Similarly written in an imperative form, linguistically mirroring “Play It!” and emphasizing the symmetrical arrangement of the exhibition itself, which was made from two main components, the workshop and the interactive playing of “exhibited” videogames.

3. “It” presumably refers to two different things, the subject/object or “play” and “make”. However upon further investigation the distinction between playing and making becomes blurry. While it was apparent that there were videogames that could played as separate from the opportunity to contribute to the videogame-in-making, interactivity bridged the gap between the two separate components of the exhibition creating fluidity and conceptual and dialogic linkages.

“Make it” operates as the title of the completed game created during the workshop – now online, users are able to “play it”.

4. Perhaps indicating unbridled enthusiasm, a question of emphasis and / or related to the imperative / instructive-invitational discourse discussed above.

5. “Play It! Make It!” part exhibition, part creative workshop was a one-off occasion. The exhibition opening was effectively its own closing approximately three hours later. However after the videogame created during the workshop was finished it was exhibited on Window’s online gallery. In a sense this “one night” opening / exhibition / workshop / closing has an afterlife.

Overlapping temporalities may be interestingly considered within the singularity of the exhibition and workshop as a once-off event. In effect, this “once-offness” is constituted by multiple individual and collective performances in both activities of playing and making. For example, the impossibility of playing a videogame in exactly the same way as another user, each “playing-becoming-making” of the game was different.
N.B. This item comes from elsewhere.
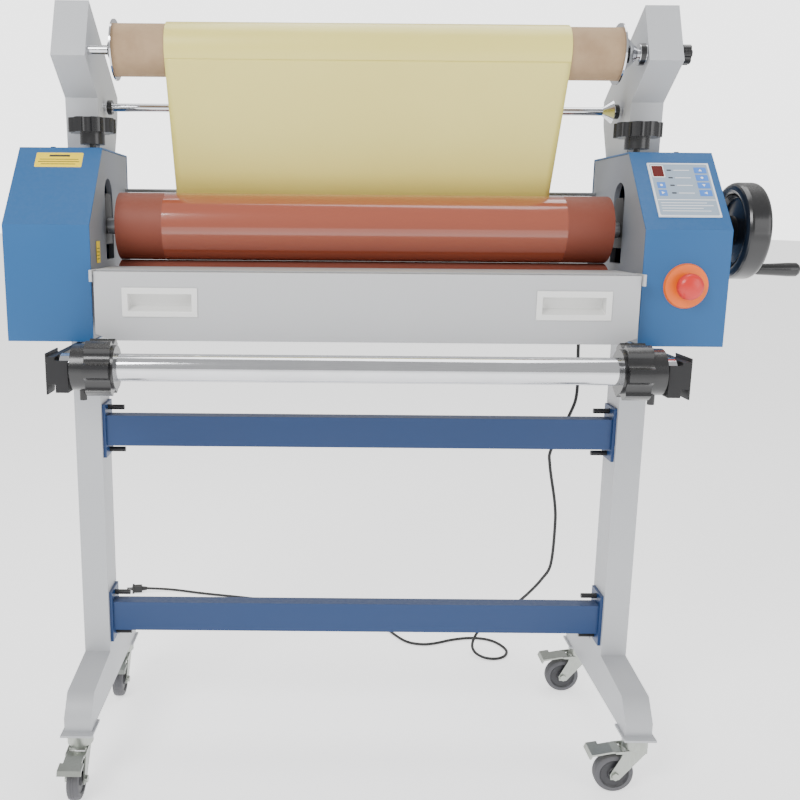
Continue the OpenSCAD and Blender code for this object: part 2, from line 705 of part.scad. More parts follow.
stand_end(-1);  // stand_end_left
stand_end(1);  // stand_end_right
cross_bar(upper_bar_z);  // cross_bar_upper
cross_bar(lower_bar_z);  // cross_bar_lower
fasteners();
side_plate(-1);  // side_plate_left
side_plate(1);  // side_plate_right
cover(-1);  // cover_left
cover(1);  // cover_right
tie_bars();
feed_table();
feed_panel();
panel_pulls();
control_panel();
key(0);  // key_faster
key(1);  // key_stop
key(2);  // key_slower
key(3);  // key_reverse
key(4);  // key_mode
key(5);  // key_run
estop_plate();
estop_button();
roll_arm(-1);  // roll_arm_left
roll_arm(1);  // roll_arm_right
supply_spindle();
supply_core();
film_roll();
film_web();
brake_knob();
liner_rod();
roller_shaft(-plate_x - 34, wheel_x + wheel_w - 16, upper_z);  // upper_roller_shaft
roller_rubber(upper_z);  // upper_roller_rubber
roller_shaft(-plate_x - 20, plate_x + 50, lower_z);  // lower_roller_shaft
roller_rubber(lower_z);  // lower_roller_rubber
bearing_blocks();
pressure_screw(-1);  // pressure_screw_left
pressure_screw(1);  // pressure_screw_right
pressure_springs();
handwheel();
crank_grip();
takeup_tube();
core_chuck(-1);  // core_chuck_left
core_chuck(1);  // core_chuck_right
takeup_cradles();
drive_motor();
cord_gland();
mains_cord();
mains_plug();
caster_fork(-1, -1, 0);  // caster_fork_fl
caster_fork(1, -1, -90);  // caster_fork_fr
caster_fork(-1, 1, 0);  // caster_fork_rl
caster_fork(1, 1, -90);  // caster_fork_rr
caster_wheel(-1, -1, 0);  // caster_wheel_fl
caster_wheel(1, -1, -90);  // caster_wheel_fr
caster_wheel(-1, 1, 0);  // caster_wheel_rl
caster_wheel(1, 1, -90);  // caster_wheel_rr
brake_pedal(-1, -1, 0);  // brake_pedal_fl
brake_pedal(1, -1, -90);  // brake_pedal_fr
brake_pedal(-1, 1, 0);  // brake_pedal_rl
brake_pedal(1, 1, -90);  // brake_pedal_rr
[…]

6. Pertaining to the specificities and particularities of the curatorial decision

7. And perhaps privileging the new…

8. …. non-normative, non-conventional, alternative… (for a change – or not, perhaps this is just a question of emphasis)

9. ….using different, diverse, fragmentary, and untried - strategies, forms, methods, processes, activity, thinking, conceptualizing and practices.

10. Games, certainly involve processes of playing and making, that which is involved in any art making (as suggested in footnotes 1 & 2) but perhaps, like a lot of internet based art, is not accorded equivalent recognition or status (although this is certainly changing, and is not to suggest that internet based artists and communities do not enjoy any institutional recognition). Interestingly, Munn has chosen to exhibit videogames made by artists, some who are also predominantly recognized for their work in other mediums such as Bill Viola. In effect this is doubly tapping into perhaps a medium or art form that is under-represented in exhibitions, and thereby giving the videogame work of a range of artists more exposure.

Curatorial decisions reflect an attempt to distinguish videogames from their popular forms and manifestations. While entertainment value still exists in these works, specific conceptual orientations for example, shift the kind of “entertainment” they are offering the user or fragment the normative meaning we accord it.

While Viola’s Night Journeyexplores narrative on the level of individual and archetypal journeying and movement, many other videogames (seemingly by default) explore this too, although, arguably, on a very basic level (avator + space = moving / journeying through the space). Aesthetics aside, Viola poetically shifting landscape subverts normative gaming rules and structures, the gameplay allows for a wandering, rather than a structured teleological movement through a given space.

11. Perhaps time-space compression …

12. … “[has meant the game has been kept] deliberately…simple - [and also to keep the] focus on collaboration” (3)

Playing the game simply, quite simply, involves following the following instructions: “To advance through the interactive diorama, simply click the elements in the correct order. An exclamation or buzz signals a misclick - just try a different sequence for that particular layer” (3)

13. A “handpicked selection” (4) of art and craft supplies, found objects, musical instruments / augmentative sound devices and computers provided the materials for the game-making workshop. Contributions consisted of character animations, drawings or sketches of objects and live sound recordings.

14. “Your” = pluralistic, an attribution to the collaborative nature of the game making process, “own” = perhaps ownership is only fundamentally dependent upon whether one participated in the workshop and / or to what extent. However “your own” invokes the creation of something new, although mediated and fully realized by the game designers, the endeavors of all who contributed to the workshop consequently transpired into the construction of something which all participants could claim as their own.

In this particular usage, “It” (as a neuter pronoun) refers to the subject/object of “play”. The above discussion of “play” illustrates that “it” could refer to the electronic device (a computer or handheld gaming device for example), and also to the videogame itself (all of the material components, properties and functions that constitute the videogame from the digital objects visible on the screen to the code and data). “It” relies on “play” for meaning, “playing it” ultimately refers to the performing functions and capabilities of a videogame and the actions a user must perform in order to play the game.
Making, referring to the active creation of play, assumin
g a particular kind of role, for example engaging in gaming activity relates to causality and specific kinds of bodily movement.
Both statements made by curator, Luke Munn.
Cut and paste aesthetics are in operation here too.